OK, it is Christmas time once again, and I’ll be doing a lot of posts on gift ideas for the
alcoholics sophisticated drinkers on your list in the coming days. This morning, since I want to waste some valuable time that I should be spending arranging a few important murders, I’ll point you to the annual holiday gift list from former Miami Herald humorist, Dave Barry. Dave doesn’t write a regular column any more, and I think that you should write your congressman and senators, asking them to mandate that he get his lazy, semi-retired ass back to work. They will merely pat you on the head and say that they’ll look into it, and do nothing but send you a few thousand fund-raising letters. But if they did require him to reinstate his regular column, it would be the first really sensible action cobbled together by Congress since the Repeal of Prohibition.

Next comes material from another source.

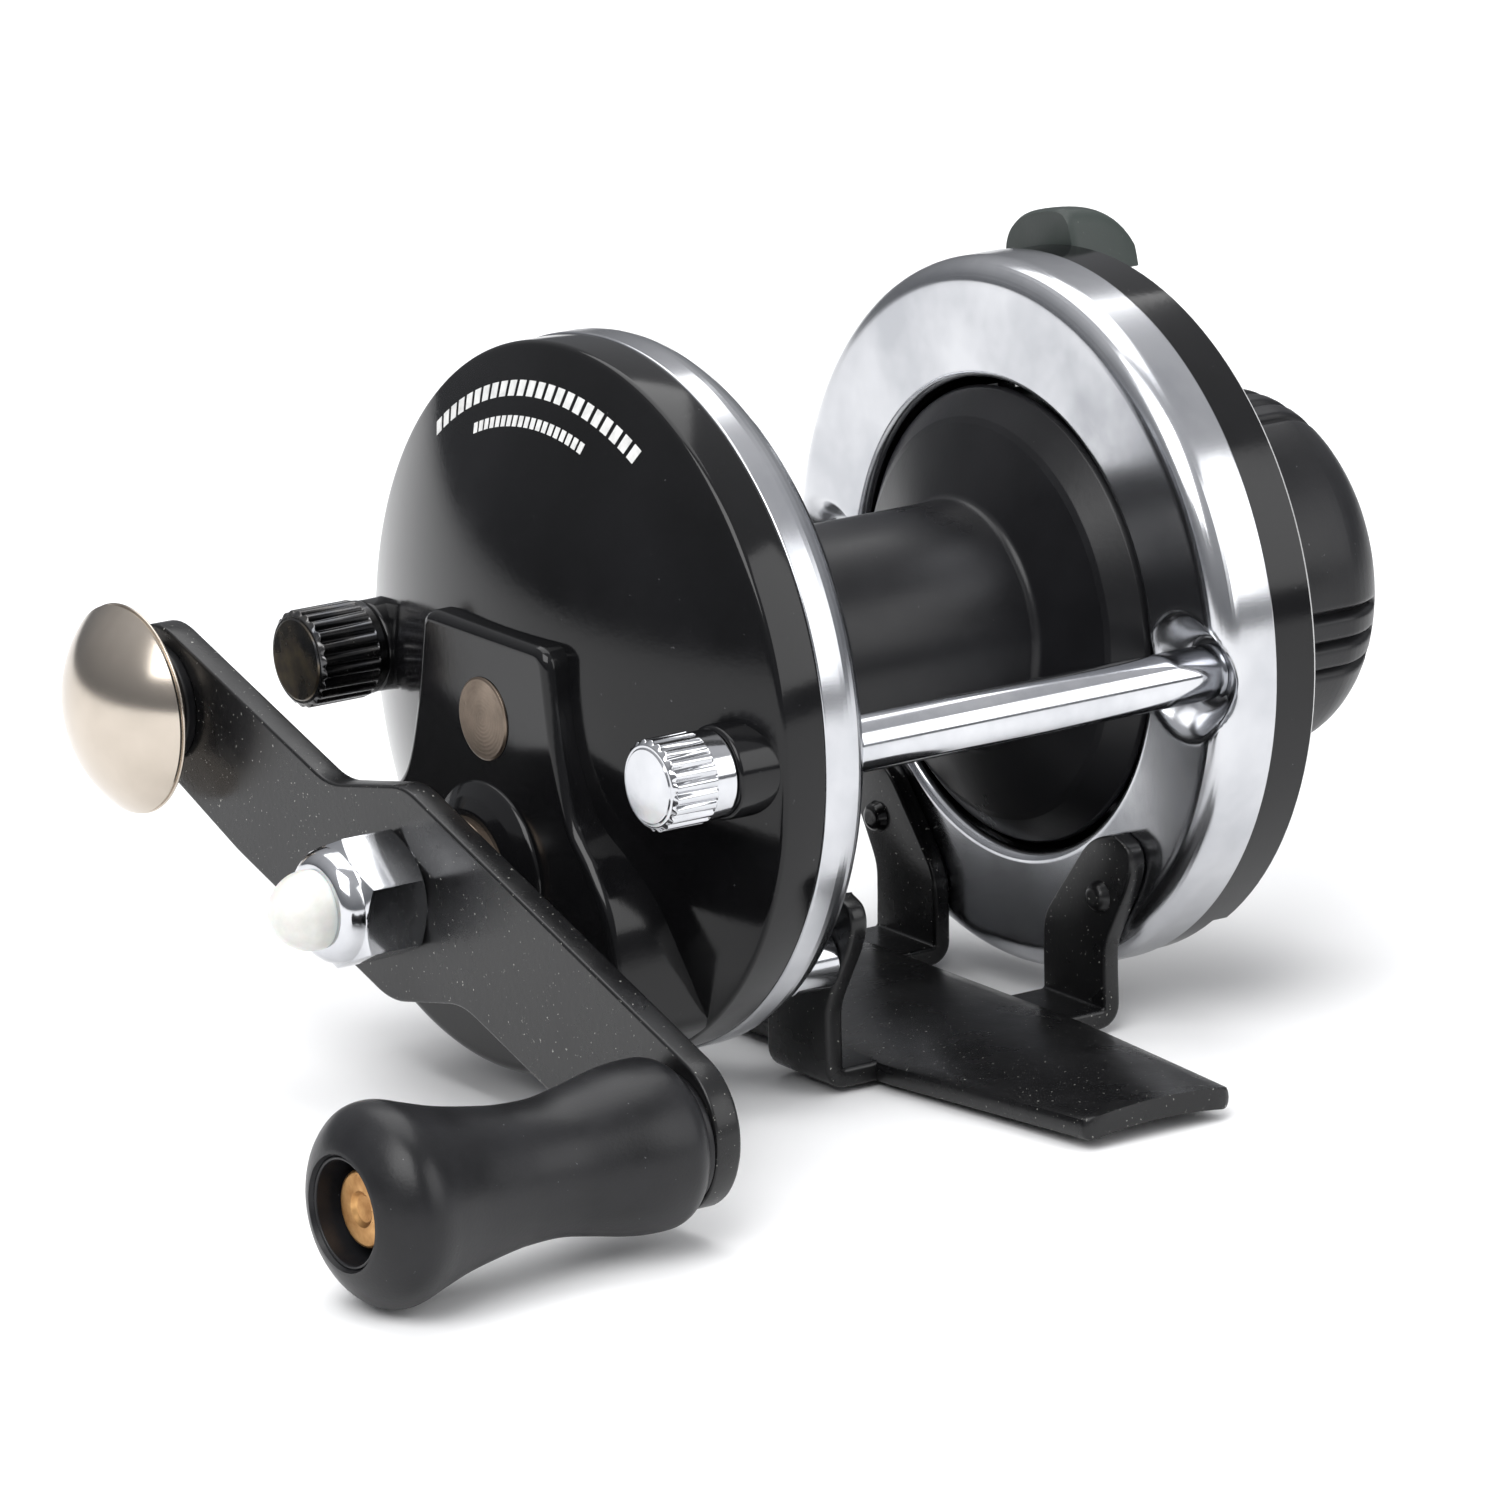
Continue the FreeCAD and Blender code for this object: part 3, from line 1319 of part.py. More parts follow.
def make_lever():
    """The click lever: a ring on the tail boss, an arm to the rim, a thumb tab bent over it
    and a pin that reaches through the tail plate to the click tongue."""
    start = dim("tail_plate_face") + 0.15
    sheet_size = dim("lever_sheet")
    height = dim("axis_height")
    body = new_body("click_lever", 0.0, 0.0, height, (1, 0, 0), -LEVER_LEAN)
    inner = dim("lever_boss_radius") + dim("running_gap")
    pad(body, "click_lever_ring", start, sheet_size, circles=[(0.0, 0.0, fixed(12.4)), (0.0, 0.0, inner)])
    arm = [(-3.2, 11.2), (-3.2, 18.0), (-3.8, 24.4), (4.2, 24.4), (3.3, 18.0), (3.2, 11.2)]
    pad(body, "click_lever_arm", start, sheet_size, [(fixed(y), fixed(z)) for y, z in arm])
    tab = [(-3.9, 22.2), (-3.85, 26.2), (-3.1, 26.9), (-1.4, 27.2), (0.8, 27.2), (2.5, 26.85), (3.5, 26.1),
           (4.2, 24.9), (4.4, 22.2)]
    tab_depth = dim("lever_tab_depth")
    pad(body, "click_lever_tab", start, tab_depth, [(fixed(y), fixed(z)) for y, z in tab])
    top = number(start + tab_depth)

    def crest(edge, middle):
        return abs(middle.x - top) < 0.02 and middle.z > 26.4

    round_edges(body, "click_lever_soft", fixed(3.2), crest)
    plane = dim("click_plane")
    pad(body, "click_lever_pin", plane, start - plane + 0.2, circles=[(0.0, fixed(14.5), fixed(0.9))])


def make_click_tongue():
    """The springy tongue that reaches from the lever's pin towards the click wheel."""
    body = new_body("click_tongue", 0.0, 0.0, dim("axis_height"), (1, 0, 0), -LEVER_LEAN)
    tip = dim("click_radius") + 0.35
    outline = [(fixed(-1.6), fixed(15.9)), (fixed(-1.6), fixed(12.6)), (fixed(-0.3), tip), (fixed(0.3), tip),
               (fixed(1.6), fixed(12.6)), (fixed(1.6), fixed(15.9))]
    pad(body, "click_tongue_blade", dim("click_plane"), dim("click_thickness"), outline)
    hole = [(0.0, fixed(14.5), fixed(0.92))]
    pocket(body, "click_tongue_hole", dim("click_plane") - 0.5, fixed(2.5), circles=hole)


def make_tension_knob():
    """The round tension knob on the neck, with groups of grip grooves round its wall."""
    body = new_body("tension_knob", 0.0, 0.0, dim("axis_height"))
    radius = dim("tension_radius")
    end = dim("tension_end")
    bore = dim("neck_radius") + dim("running_gap")
    start = dim("tension_start")
    outline = [
        (start, bore),
        (start, radius),
        (end, radius),
        (end, 0.0),
        (dim("neck_end") + 1.4, 0.0),
        (dim("neck_end") + 1.4, bore),
    ]
    revolve(body, "tension_knob_turn", outline)
    round_edges(body, "tension_knob_corner", dim("tension_corner"), ring_edge(end, radius))
    for index, angle in enumerate((182.5, 192.5, 202.5)):
        turn = math.radians(angle)
        across = (-math.sin(turn), math.cos(turn))
        out = (math.cos(turn), math.sin(turn))
        outline = []
        for side, level in ((-0.45, 1.5), (-0.3, -0.75), (0.3, -0.75), (0.45, 1.5)):
            reach = radius + level
            outline.append((reach * out[0] + across[0] * side, reach * out[1] + across[1] * side))
        groove_cut = pocket(body, "tension_groove_%d" % index, start + 3.6, fixed(12.0), outline)
        polar(body, "tension_grooves_%d" % index, groove_cut, fixed(4))


def make_tension_plug():
    """The brass plug between the knob and the shaft end."""
    body = new_body("tension_plug", 0.0, 0.0, dim("axis_height"))
    start = dim("shaft_tail_end") + 0.05
    pad(body, "tension_plug_disc", start, dim("neck_end") + 1.4 - start, circles=[(0.0, 0.0, fixed(2.6))])


# ---------------------------------------------------------------- build and export

def build():
    fill_sheet()
    make_ring("head_ring", dim("head_rim_edge"), dim("head_ring_face"), dim("head_rim_radius"), 1)
    make_tail_ring()
    make_pillar("pillar_front", -1)
    make_pillar("pillar_rear", 1)
    make_tail_screws()
    make_foot()
    make_foot_rivets()
    make_foot_spacers()
    make_head_plate()
    make_head_bush()
    make_crank_bush()
    make_bridge()
    make_bridge_screws()
    crank_z = dim("axis_height") - dim("crank_drop")
    gear_bore = dim("crank_shaft_radius")
    make_gear("drive_gear", dim("drive_teeth"), crank_z, fixed(-27.9), fixed(2.6), gear_bore, False)
    pinion_bore = dim("shaft_radius")
    make_gear("pinion", dim("pinion_teeth"), dim("axis_height"), fixed(-28.2), fixed(3.4), pinion_bore, True)
    make_drag_washers()
    make_spool()
    make_spool_shaft()
    make_spool_collar()
    make_click_gear()
    make_crank_arm()
    make_crank_shaft()
    make_crank_nut()
    make_nut_cap()
    make_counterweight()
    make_handle_knob()
    make_knob_pin()
    make_thumb_nut("thumb_nut_front", -1, dim("nut_knurl_radius"), dim("nut_face"), dim("knurl_length"))
    rear_face = dim("rear_nut_face")
    make_thumb_nut("thumb_nut_rear", 1, dim("rear_nut_radius"), rear_face, dim("rear_knurl_length"))
    make_tail_plate()
    make_tail_bush()
    make_lever()
    make_click_tongue()
    make_tension_knob()
    make_tension_plug()


NODES = [
    "head_plate", "head_ring", "tail_ring", "tail_plate", "pillar_front", "pillar_rear", "tail_screws",
    "foot", "foot_rivets", "foot_spacers", "head_bush", "crank_bush", "tail_bush", "gear_bridge",
    "bridge_screws", "spool", "spool_shaft", "spool_collar", "pinion", "click_gear", "crank_shaft",
    "drive_gear", "drag_washer", "gear_washer", "crank_arm", "crank_nut", "nut_cap", "counterweight",
    "counterweight_washer", "counterweight_rivet", "knob_pin", "knob_washer", "handle_knob",
    "thumb_nut_front", "thumb_nut_rear", "click_lever", "click_tongue", "tension_knob", "tension_plug",
]


def check_and_export():
    """Stop on any failed object, then write one file for each node."""
    doc.recompute()
    for thing in doc.Objects:
        states = [state for state in thing.State if state in ("Invalid", "Error")]
        require(not states, "%s is %s" % (thing.Label, states))
    os.makedirs("parts", exist_ok=True)
    by_label = {thing.Label: thing for thing in doc.Objects}
    for node in NODES:
        shape = by_label[node].Shape
        require(not shape.isNull() and shape.isValid(), node + " has no valid shape")
        shape.exportStep("parts/%s.step" % node)
        box = shape.BoundBox
        sides = (box.XMin, box.XMax, box.YMin, box.YMax, box.ZMin, box.ZMax)
        spans = "x %6.1f..%6.1f  y %6.1f..%6.1f  z %6.1f..%6.1f" % sides
        print("%-22s %2d solids %9.1f mm3  %s" % (node, len(shape.Solids), shape.Volume, spans))


build()
check_and_export()
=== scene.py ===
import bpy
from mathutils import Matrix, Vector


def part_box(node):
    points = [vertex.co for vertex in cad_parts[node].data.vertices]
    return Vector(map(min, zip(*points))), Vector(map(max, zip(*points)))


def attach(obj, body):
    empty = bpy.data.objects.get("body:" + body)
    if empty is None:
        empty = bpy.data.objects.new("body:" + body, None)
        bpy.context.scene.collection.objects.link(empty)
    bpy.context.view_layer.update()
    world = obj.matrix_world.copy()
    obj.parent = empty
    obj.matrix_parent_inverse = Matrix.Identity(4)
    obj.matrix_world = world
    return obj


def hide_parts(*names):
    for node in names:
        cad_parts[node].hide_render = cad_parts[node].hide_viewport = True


bl_info = {
    "name": "Multiplier Reel",
    "version": (1, 0, 0),
    "blender": (4, 5, 0),
    "location": "3D View > Sidebar > Reel",
    "description": "Detailed skins and finishes for a small multiplier fishing reel",
    "category": "Add Mesh",
}

import math

import bmesh
import bpy
import numpy as np
from mathutils import Matrix

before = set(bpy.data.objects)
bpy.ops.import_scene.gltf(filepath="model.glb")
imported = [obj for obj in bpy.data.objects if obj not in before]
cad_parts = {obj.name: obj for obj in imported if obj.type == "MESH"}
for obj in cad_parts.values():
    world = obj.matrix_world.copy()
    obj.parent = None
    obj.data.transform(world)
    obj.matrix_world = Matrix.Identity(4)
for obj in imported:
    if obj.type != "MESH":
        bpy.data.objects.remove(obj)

# Lengths inside the functions are millimetres in the row frame; meshes are written in metres.
MM = 0.001
FULL = 2.0 * math.pi
# Places that several pieces share: the spool axis height, faces on X, and the foot's rivets.
AXIS = 26.6
PLATE_BACK = -19.96
HEAD_RING = -15.8
TAIL_RING = 12.45
LEVER_FRONT = 21.05
LEVER_BACK = 22.45
RIVET_Y = 13.0
RIVET_Z = AXIS - 17.0


def mm(value):
    """A size property, stored in metres, as millimetres."""
    return value / MM


def length(label, value, text):
    """A length property given in millimetres."""
    return bpy.props.FloatProperty(name=label, description=text, default=value * MM, unit="LENGTH")


def colour(label, code, text):
    """A colour property given as an sRGB hex code."""
    return bpy.props.StringProperty(name=label, description=text, default=code)


# ------------------------------------------------------------------ sizes and colours

class ReelPlateSizes(bpy.types.PropertyGroup):
    plate_radius: length("Plate radius", 24.5, "Radius of the head plate")
    dome_edge: length("Dome edge", -23.2, "Where the head plate's dome starts on X")
    dome_height: length("Dome height", 6.4, "Rise of the head plate's dome")
    housing_face: length("Housing face", -30.6, "Flat face of the gear housing on X")
    boss_drop: length("Boss drop", 10.75, "Crank axis below the spool axis")
    seat_face: length("Seat face", -26.5, "Face of the nut seats on X")
    head_ring_radius: length("Head ring radius", 24.6, "Outside of the head ring")
    tail_ring_radius: length("Tail ring radius", 25.0, "Outside of the tail ring")
    opening_radius: length("Opening radius", 16.6, "Opening in both rings")
    pillar_offset: length("Pillar offset", 20.9, "Pillars from the spool axis on Y")
    pillar_radius: length("Pillar radius", 1.9, "Radius of the pillars")


class ReelCrankSizes(bpy.types.PropertyGroup):
    lean: bpy.props.FloatProperty(name="Crank lean", description="Rest angle of the crank",
                                  default=math.radians(19.1), subtype="ANGLE")
    reach: length("Crank reach", 33.85, "Crank axis to the knob's axis")
    nose: length("Nose", 4.45, "Arm's end beyond the knob's axis")
    knob_offset: length("Knob offset", 2.1, "Sideways offset of the knob's arm")
    weight_reach: length("Weight reach", 29.2, "Crank axis to the counterweight along the arm")
    weight_offset: length("Weight offset", 2.4, "Sideways offset of the counterweight's arm")
    half_width: length("Half width", 5.3, "Half the arm's width")
    inner_face: length("Inner face", -36.1, "Arm face towards the plate on X")
    thickness: length("Thickness", 2.0, "Thickness of the crank arm")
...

Anyway, here is a link to Dave Barry’s 2009 Gift Guide. The list is
exhaustive, er extensive, er 11 items long, but I will rip off, er highlight a few items here that wold be of most interest to my readers.
Three of Dave’s ideas this year are booze-related, which may give you an idea of what he has been up to when he should have been writing a regular dose of ha ha for me! One item is the Golf Club Drink Dispenser. This is a 48 ounce thermos that is shaped like a driver with a 3″ wide shaft. I’ve seen these before from Hammacher-Schlemmer, but now they are available from a company called Lakeside. No matter where you get it, my opinion of this product has remained unchanged over the years. It is a fabulous idea that makes no sense at all. Despite having played countless hours of golf as a youth (or perhaps because of that), I share Twain’s opinion of the game as “a good walk, spoiled.” To which I add: Since we have golf carts now, you don’t even get the good walk. Why on Earth would you want to get rid of the opportunity for the one redeeming grace of golf: Flagging down the cute beer cart girl? (Beer cart girl not available as holiday gift item)
Another item Dave has found for this year is the Wine Glass Holder Necklace (pictured here in just the circumstance you want to see it employed).
I’ll leave it for you to visit Dave’s article to read the excellent and practical list of things you can do with your free hands while employing this handy device, and merely point out here the perfect new name he comes up with for the snobby wine lover you meet who does not properly appreciate the superiority of cocktailia: The “Wineophile”.
You can get a set of two of these necklaces from the Wine Enthusiast, and honesty compels me to note that they would likely work for cocktail glasses, too.
The last booze related item swerves back to Dave’s comfort zone. It is called the Beer Pager. This little piece of genius is an insulated beer coozy with an added feature. Should you forget where you set down your beer, you can press the button on your remote, and the coozy will buzz and light up, just like those pagers you get while you wait interminably for a table at Applebee’s. Dave has a variety of insights on this product, but misses one use that I think would be excellent for men who, unlike myself, are unmarried. You could leave the thing near where hot chicks congregate. You then repair to some form of hunting blind, and when appropriate prey nears it, you activate the pager and arrive to retrieve your beer, with a ready-made conversation starter dancing madly on the table beside them. I can only assume that this would not work for Dave, since drinking beer apparently in his case means misplacing your pants.
The Pegu Blog does not recommend trying to pick up women without pants on, unless you are a very special individual….
Dave’s research assistant Judy also apparently likes beer (lots of it), since she told him that the Beer Pager is available at Amazon.com. It is not. You can get it from the inventors at their own website, though.
I’ll leave you with this final comment. I actually own one of the other items featured on Dave’s list this year. Can you guess which one?